To my mind the next thing beyond that is the attempt to understand the Nondual itself which is embedded in the Western worldview, and the limit of the Supra-rational which is the opposite limit to the limit of mixture that includes contradiction, paradox, absurdity and the Impossibilities that indicate the presence of Ultra Being. It was actually Kierkegaard that introduced this idea of the interaction between the Eternal and the temporal into philosophy. Zizek is merely using the ideas of Deleuze and Derrida combined with some ideas of Lacan to get at the nature of these warpages that occur prior to experience and are seen as Traumas within experience.
These analyses are extremely pertinent given the current political climate in the US Presidential campaigns in which we see ideology in fully playing itself out in all its nihilistic glory. But in general it is a question of knowing how we are manipulated through the unconscious social mechanisms within our world through media and other cultural forms that are put to use by others for better or worse. The better we know how ideology works the better perhaps we can avoid some of its worse pitfalls.
Another reason to read Zizek is that he himself as read extremely widely, and if you read the things he refers to there is an education in Continental Philosophy just in those things he recommends as worth reading because he uses them in his arguments.

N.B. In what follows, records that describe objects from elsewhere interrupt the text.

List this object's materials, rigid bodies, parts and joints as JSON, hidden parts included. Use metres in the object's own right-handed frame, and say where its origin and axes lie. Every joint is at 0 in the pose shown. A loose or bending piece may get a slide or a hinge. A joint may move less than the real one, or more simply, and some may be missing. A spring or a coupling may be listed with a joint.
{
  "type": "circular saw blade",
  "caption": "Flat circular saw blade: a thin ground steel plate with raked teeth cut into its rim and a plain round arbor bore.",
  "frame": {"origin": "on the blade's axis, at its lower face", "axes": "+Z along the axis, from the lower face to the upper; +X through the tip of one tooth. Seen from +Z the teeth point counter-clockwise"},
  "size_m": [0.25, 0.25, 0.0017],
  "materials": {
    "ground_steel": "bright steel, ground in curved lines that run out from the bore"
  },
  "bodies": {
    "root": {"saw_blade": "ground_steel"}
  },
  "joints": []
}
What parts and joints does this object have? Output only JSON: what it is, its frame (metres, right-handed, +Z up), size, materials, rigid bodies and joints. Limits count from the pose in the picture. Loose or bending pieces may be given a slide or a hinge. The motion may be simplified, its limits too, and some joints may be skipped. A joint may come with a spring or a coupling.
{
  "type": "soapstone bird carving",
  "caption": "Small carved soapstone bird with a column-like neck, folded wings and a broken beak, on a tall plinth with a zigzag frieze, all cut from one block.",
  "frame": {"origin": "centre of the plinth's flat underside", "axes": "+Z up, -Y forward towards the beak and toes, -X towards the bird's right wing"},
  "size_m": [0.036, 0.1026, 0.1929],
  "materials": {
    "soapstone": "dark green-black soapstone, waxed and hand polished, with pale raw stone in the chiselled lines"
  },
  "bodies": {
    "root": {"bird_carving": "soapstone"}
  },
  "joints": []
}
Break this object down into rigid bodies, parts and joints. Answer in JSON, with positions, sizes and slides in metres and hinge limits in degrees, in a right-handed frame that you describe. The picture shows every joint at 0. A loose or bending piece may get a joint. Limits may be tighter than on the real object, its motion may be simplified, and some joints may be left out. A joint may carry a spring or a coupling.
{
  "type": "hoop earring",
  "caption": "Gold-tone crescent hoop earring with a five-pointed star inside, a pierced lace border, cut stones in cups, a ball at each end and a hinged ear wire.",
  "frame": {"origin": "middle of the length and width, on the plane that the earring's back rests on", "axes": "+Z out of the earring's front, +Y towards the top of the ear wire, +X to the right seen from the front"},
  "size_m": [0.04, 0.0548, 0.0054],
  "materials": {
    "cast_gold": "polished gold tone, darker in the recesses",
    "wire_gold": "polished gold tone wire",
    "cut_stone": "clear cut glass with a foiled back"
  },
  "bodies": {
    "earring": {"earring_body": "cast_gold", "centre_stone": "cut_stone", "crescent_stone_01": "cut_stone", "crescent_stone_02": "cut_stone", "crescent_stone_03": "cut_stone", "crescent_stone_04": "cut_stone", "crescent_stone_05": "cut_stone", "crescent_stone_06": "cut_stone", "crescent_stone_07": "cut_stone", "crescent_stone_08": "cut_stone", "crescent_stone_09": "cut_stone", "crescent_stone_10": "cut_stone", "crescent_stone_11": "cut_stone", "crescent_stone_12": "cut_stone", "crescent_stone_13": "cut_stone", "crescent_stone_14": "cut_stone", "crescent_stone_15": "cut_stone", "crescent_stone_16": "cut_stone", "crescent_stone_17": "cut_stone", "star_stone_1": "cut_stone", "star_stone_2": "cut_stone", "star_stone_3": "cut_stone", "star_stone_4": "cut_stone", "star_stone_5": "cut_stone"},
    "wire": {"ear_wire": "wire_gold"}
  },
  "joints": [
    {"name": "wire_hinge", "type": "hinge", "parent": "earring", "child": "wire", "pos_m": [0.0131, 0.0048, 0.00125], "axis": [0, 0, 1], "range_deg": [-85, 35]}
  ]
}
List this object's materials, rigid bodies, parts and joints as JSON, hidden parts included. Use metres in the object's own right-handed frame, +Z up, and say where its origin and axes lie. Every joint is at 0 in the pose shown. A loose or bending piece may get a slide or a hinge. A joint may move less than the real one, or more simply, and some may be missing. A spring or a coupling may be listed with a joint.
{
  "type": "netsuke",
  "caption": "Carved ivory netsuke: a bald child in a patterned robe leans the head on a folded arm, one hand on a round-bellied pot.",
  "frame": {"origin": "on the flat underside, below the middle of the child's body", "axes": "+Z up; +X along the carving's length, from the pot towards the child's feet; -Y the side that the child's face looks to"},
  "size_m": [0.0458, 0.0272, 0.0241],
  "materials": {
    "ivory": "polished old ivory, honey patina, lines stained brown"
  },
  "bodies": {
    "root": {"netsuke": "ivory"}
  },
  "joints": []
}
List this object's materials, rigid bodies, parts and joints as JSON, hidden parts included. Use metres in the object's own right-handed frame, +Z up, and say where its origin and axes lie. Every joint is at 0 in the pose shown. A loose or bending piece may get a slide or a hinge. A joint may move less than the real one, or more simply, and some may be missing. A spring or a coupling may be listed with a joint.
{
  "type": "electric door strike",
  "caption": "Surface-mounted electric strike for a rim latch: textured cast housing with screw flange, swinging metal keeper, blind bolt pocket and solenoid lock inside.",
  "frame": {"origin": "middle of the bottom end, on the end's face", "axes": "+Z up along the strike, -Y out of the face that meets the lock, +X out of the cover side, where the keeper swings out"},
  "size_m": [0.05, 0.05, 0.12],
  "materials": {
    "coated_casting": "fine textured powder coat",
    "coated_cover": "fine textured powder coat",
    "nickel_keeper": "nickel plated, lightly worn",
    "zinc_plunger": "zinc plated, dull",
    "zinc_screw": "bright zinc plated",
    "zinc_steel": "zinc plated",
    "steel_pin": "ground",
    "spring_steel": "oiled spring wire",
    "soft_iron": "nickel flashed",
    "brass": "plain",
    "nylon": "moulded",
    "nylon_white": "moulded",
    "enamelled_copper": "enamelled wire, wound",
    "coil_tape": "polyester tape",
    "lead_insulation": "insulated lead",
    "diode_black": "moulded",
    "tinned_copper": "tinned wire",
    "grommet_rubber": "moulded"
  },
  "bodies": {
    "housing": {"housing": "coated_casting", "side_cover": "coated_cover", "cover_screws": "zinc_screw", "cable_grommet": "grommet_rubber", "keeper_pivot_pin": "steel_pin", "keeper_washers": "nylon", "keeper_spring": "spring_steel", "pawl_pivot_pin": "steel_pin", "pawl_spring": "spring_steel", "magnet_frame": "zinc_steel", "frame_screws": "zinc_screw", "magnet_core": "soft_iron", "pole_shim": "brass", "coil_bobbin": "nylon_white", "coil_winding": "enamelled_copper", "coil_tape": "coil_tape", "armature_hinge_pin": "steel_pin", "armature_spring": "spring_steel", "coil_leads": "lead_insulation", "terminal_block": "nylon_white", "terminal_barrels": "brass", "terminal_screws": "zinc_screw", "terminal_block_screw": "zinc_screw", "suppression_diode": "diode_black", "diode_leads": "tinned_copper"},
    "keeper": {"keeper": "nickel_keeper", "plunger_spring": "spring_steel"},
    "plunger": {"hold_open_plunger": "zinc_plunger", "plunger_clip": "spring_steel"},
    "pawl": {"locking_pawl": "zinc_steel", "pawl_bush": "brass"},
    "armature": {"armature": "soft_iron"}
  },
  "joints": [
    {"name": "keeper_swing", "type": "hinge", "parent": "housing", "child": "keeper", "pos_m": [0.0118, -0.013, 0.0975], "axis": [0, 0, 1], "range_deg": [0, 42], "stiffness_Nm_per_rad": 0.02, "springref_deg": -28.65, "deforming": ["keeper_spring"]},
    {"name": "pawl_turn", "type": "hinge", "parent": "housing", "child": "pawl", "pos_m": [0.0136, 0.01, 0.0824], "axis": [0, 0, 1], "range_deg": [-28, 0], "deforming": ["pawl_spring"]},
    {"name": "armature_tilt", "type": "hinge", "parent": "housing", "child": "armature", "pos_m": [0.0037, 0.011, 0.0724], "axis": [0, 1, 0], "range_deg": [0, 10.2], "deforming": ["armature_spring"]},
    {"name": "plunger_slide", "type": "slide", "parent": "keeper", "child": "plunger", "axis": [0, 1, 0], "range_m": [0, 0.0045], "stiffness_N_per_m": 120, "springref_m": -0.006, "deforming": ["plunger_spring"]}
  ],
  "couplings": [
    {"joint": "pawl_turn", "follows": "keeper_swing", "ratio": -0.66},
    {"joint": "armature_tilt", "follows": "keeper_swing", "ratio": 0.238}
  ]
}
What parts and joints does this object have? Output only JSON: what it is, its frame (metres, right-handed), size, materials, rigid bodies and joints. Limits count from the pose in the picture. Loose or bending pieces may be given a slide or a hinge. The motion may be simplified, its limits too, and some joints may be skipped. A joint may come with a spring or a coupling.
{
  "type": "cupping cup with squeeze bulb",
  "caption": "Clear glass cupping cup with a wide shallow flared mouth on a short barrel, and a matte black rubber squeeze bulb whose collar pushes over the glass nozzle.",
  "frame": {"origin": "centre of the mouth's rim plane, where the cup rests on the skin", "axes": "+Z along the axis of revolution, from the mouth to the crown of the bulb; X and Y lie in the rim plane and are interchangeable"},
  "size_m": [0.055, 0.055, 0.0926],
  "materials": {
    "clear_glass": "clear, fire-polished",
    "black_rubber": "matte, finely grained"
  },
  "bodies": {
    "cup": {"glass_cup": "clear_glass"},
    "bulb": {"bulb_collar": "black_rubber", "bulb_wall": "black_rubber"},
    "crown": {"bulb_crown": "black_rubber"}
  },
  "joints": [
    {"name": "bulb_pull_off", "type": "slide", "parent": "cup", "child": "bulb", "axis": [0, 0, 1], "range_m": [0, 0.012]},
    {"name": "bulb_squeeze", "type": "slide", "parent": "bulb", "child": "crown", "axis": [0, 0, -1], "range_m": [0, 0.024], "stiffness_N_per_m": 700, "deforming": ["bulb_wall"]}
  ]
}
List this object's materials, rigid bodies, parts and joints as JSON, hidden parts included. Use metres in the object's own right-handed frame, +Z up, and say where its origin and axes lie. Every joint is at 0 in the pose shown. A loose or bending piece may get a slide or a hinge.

This is not to say that Zizek is a great philosopher. We have lost some of the great philosophers in the Continental Tradition recently such as Deleuze, and Derrida. He and Badiou criticize them in order to hide their debt to them, and because if you compare them to these philosophers like Deleuze and Derrida you can see that Continental Philosophy in general is going down hill. It is exploring new territory it is true beyond Wild Being of Deleuze and Hyper Being of Lacan and Derrida. But these new breed of philosophers who based themselves on Lacanian psychoanalysis are just not as great as those they criticize. They themselves are ideologues and they have political agendas that are in many respects regressive. So we have not reached a new height of genius with Zizek and Badiou, merely a new meta-level of Being which had not been explored before. But Continental Philosophy has been working itself up through these meta-levels of Being over the last hundred years and has done a good job of exploring those ever more difficult kinds of Being. And now we are at the last of these levels of Being, because we have reached the phase transition from Being to Existence. So it will be interesting to see of Continental Philosophy wanes or whether it pushes on into the new nondual realms beyond Ultra Being which are existence and manifestation and other higher nonduals related to the core of the Western worldview which we see in the Divided Line of Plato.
Bottom line is that Zizek is on the cutting edge of the Continental Philosophical Tradition and is the best representative so far as to how to apply the insights of Continental Philosophy to cultural products like films, literature, and politics, and economics, etc. But many of his insights come from the very people he denies like Deleuze and Derrida as well as Heidegger and Merleau-Ponty. He says he gets everything from Lacan and Hegel, but this is not true, if there had been no Deleuze or Derrida he could not have the point of view he espouses. He is a good representative of the entire Continental Tradition and its interest in interpreting political and cultural phenomena.
In France everyone was a communist. The communists were our allies during World War I and were not purged in France after the war but became the leading intellectuals. And there was a renaissance in philosophy in France that gave us what we now call Continental Philosophy. The fact that Zizek and Badiou are Marxists is just par for the course in French philosophy. And why that was good was that they were the only Marxists outside the Soviet Union and part of the reason for the fall of the Soviet Union, probably a small part, is that basically thinking in soviet countries about the nature of Marxism came to a halt as it was turned into a state religion. Sartre wrote Critique of Dialectical Reason which was the first book to try to rethink Marxism on the basis of advances in philosophy made in France, then many other books followed critiquing the mechanistic nature of Marxists dogma. Lacan supported Maoists at the time of the cultural revolution, but was smart enough not to go to China. Badiou was part of a Marxist Cell lead by Althrussar at ENS in Paris who were plotting against other French intellectuals like Derrida and Deleuze. Much of this history is starting to come out about French philosophy through intellectual biographies and studies of different subjects like Structuralism. Zizek was from a communist country, but when he went to France to study he was in good company with comrades he met there like Badiou. In France Communism is just another political party, like the socialists and many others. There is nothing special about Zizek being a communist except he is a non-dogmatic one, unlike Badiou. What is special about Zizek is that he has figured out how to take Lacanian Psychoanalytic Theory and generalize it to talk about Ideological warpages in our worldview and that gives us some insight into the action of Ultra Being, the last meta-level of being within the worldview, and this is extremely useful from a philosophical point of view and just the fact that it gives us an alternative way of thinking about cultural phenomena that would otherwise be taken for granted and not thought about at all.